Osho, The New Dawn, Ch 23, Ch 2 (excerpt)
This German man, and his colleague the Dutch psychologist who wrote that I am enlightened but not illuminated, and that I am illuminated but not enlightened, should both meet to discuss matters and come to a conclusion, then let me know… because I am neither. They are so much concerned with words: “illumination” or “enlightenment”? Also, the same reasons are used by each of these men to reach totally opposite conclusions. The Dutchman wrote his book some time before the German; it seems as if he stole the theme from the Dutchman. But this is how professors behave – they go on stealing the same arguments from each other, exactly the same argument… that I don’t speak like an enlightened man or like an illuminated man.
But who are they to decide how an enlightened or illuminated person should speak? Have they known Bodhidharma? Have they seen his picture? They will immediately conclude that an enlightened or illuminated person cannot look like that. He looks ferocious! His eyes are those of a lion in the forest, and the way he looks at you is such that it seems he will jump from the picture and kill you instantly. That’s how he was! But forget Bodhidharma, because now fourteen centuries have passed.

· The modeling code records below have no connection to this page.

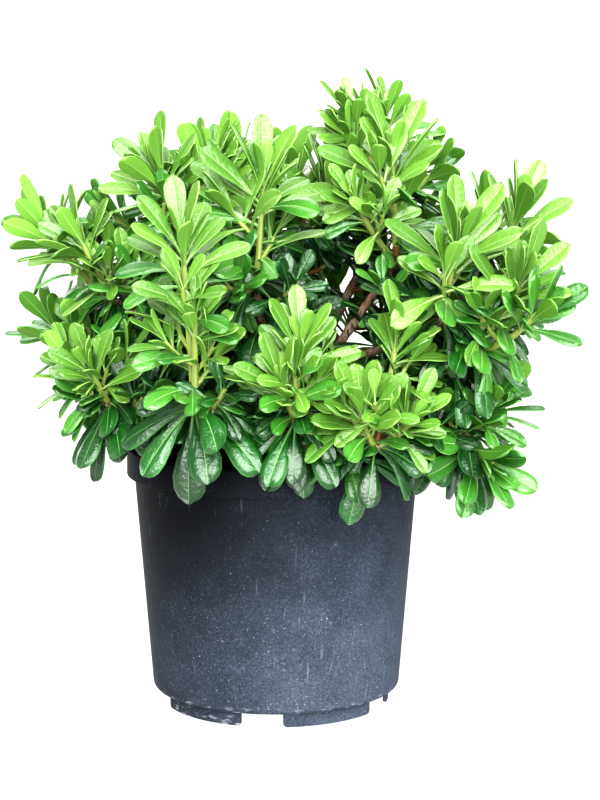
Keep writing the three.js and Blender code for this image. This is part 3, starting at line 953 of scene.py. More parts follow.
# The further ones: in the heart of a rosette, along its stem, round a fork, along a bough, on side twigs
HEART = Whorl(6, (50, 10), (22, 6), (0.95, 0.62), 0.1)
HEART_BUD = Whorl(4, (16, 4), (6, 2), (0.5, 0.3), 0)
STEM_FORMS = ((84, 62), (44, 30), (0.75, 0.9), 0.5)
OLD_SKIRT = Whorl(6, (92, 84), (50, 40), (0.95, 0.8), 0.8)
GROWN_SKIRT = Whorl(5, (74, 62), (50, 40), (0.7, 0.6), 0.8)
BOUGH_LEAVES = Whorl(16, (88, 76), (50, 40), (0.75, 0.9), 0.8)
SIDE_SPRAY = Spray(2.2, 1.8, 0, 0.35, Whorl(9, (72, 12), (34, 8), (1, 0.7), 0.3))
SPUR_SPRAY = Spray(2.6, 1.9, 0.5, 0.4, Whorl(12, (88, 22), (42, 12), (0.9, 0.7), 0.5))
FURTHER_SPRAY = Spray(2.8, 2, 0.12, 0.72, Whorl(13, (52, 8), (22, 6), (1, 0.75), 0.1))


@dataclass(frozen=True)
class Tunnel:
    """A way through the crown from front to back: its place across and up, half its width and height."""

    across: float
    height: float
    half_width: float
    half_height: float
    slope: float = -0.11

    def holds(self, point: Vector) -> bool:
        """Returns whether the point is in it."""
        beside = (point.x - self.across) / self.half_width
        above = (point.z - self.height - self.slope * point.y) / self.half_height
        return beside**2 + above**2 < 1


@dataclass
class Foliage:
    """The twigs and leaves of every mass, by the rule of the solids and carried on to finer ones."""

    # Every leaf and stem, in millimetres and degrees
    leaf_length: float = 68
    knuckle: float = 6
    gap: float = 0.3
    curl: float = 0.45
    tilt_spread: float = 7
    size_spread: float = 0.07
    looser: Triple = (2, 1.5, 2)
    lean: float = 46
    lean_middle: Vector = field(default_factory=lambda: Vector((0, 100, 0)))
    lean_rise: float = 0.6
    open_side: float = 260
    wander: float = 25
    young_from_lift: float = 35

    # The main leaves and twigs, which the solids have too
    main_seed_step: int = 101
    main_twig: Triple = (3.2, 2.3, 0.12)
    rosette_depth: float = 24
    stem_first: float = 16
    stem_step: float = 30
    skirt_count: int = 4
    fan_height: float = 305
    fan_count: int = 5
    fan_spread: float = 84
    fan_tilts: Pair = (150, 112)
    fan_arch: float = 24
    fan_size: float = 1.08
    fan_recurve: float = 0.3
    fanless: tuple[str, ...] = ("front_right",)

    # The further ones, which fill the crown
    further_seed_step: int = 977
    tints_drawn: int = 3
    heart_depth: float = 20
    leafy_from: float = 0.12
    leaf_step: float = 14
    skirt_heights: Pair = (4, 8)
    side_step: float = 40
    side_shares: Pair = (0.12, 0.62)
    side_lift: Pair = (35, 62)
    side_length: Pair = (24, 44)
    side_size: float = 0.85
    least_side_size: float = 0.72
    old_shares: Pair = (0.4, 0.97)
    spur_count: int = 6
    spur_shares: Pair = (0.4, 0.94)
    spur_wander: float = 50
    spur_lift: Pair = (10, 55)
    spur_length: Pair = (30, 62)
    spur_size: Pair = (0.7, 0.9)
    old_below_lift: float = 38
    further_shoots: dict[str, tuple[Shoot, ...]] = field(
        default_factory=lambda: {"top_back": (Shoot(-97, 67, 82, 0.72), Shoot(-70, 50, 78, 0.7))}
    )

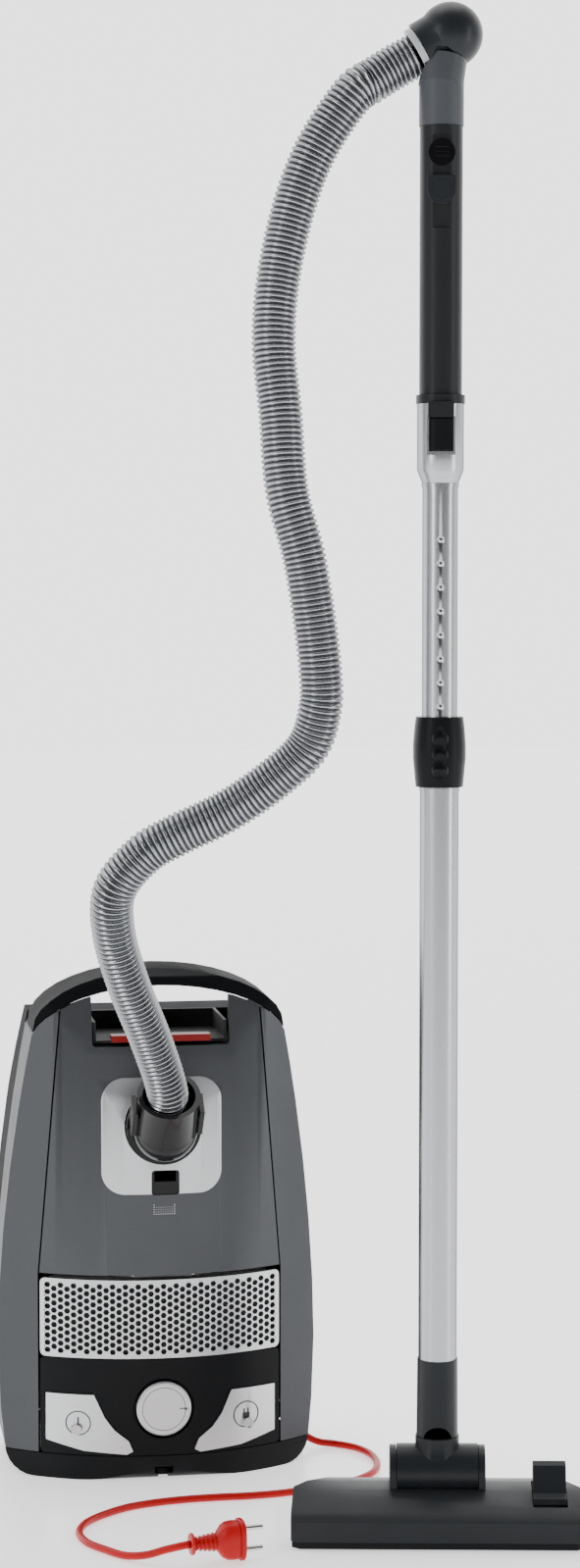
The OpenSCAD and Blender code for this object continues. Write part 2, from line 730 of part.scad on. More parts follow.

I knew Bodhidharma personally. I traveled with the man for at least three months. He loved me just as I loved him. You will be curious to know why he loved me. He loved me because I never asked him any question. He said to me, “You are the first person I have met who does not ask a question – and I only get bored with all the questions. You are the only person who does not bore me.”
I said, “There is a reason.”
He said, “What is that?”
I said, “I only answer. I never question. If you have any question you can ask me. If you don’t have a question then keep your mouth shut.”
We both laughed, because we both belonged to the same category of insanity. He asked me to continue the journey with him, but I said, “Excuse me, I have to go my own way, and from this point it separates from yours.”
He could not believe it. He had never invited anyone before. This was the man who had even refused Emperor Wu – the greatest emperor of those days, with the greatest empire – as if he was a beggar. Bodhidharma could not believe his eyes, that I could refuse him.
I said, “Now you know how it feels to be refused. I wanted to give you a taste of it. Goodbye.”
But that was fourteen centuries ago.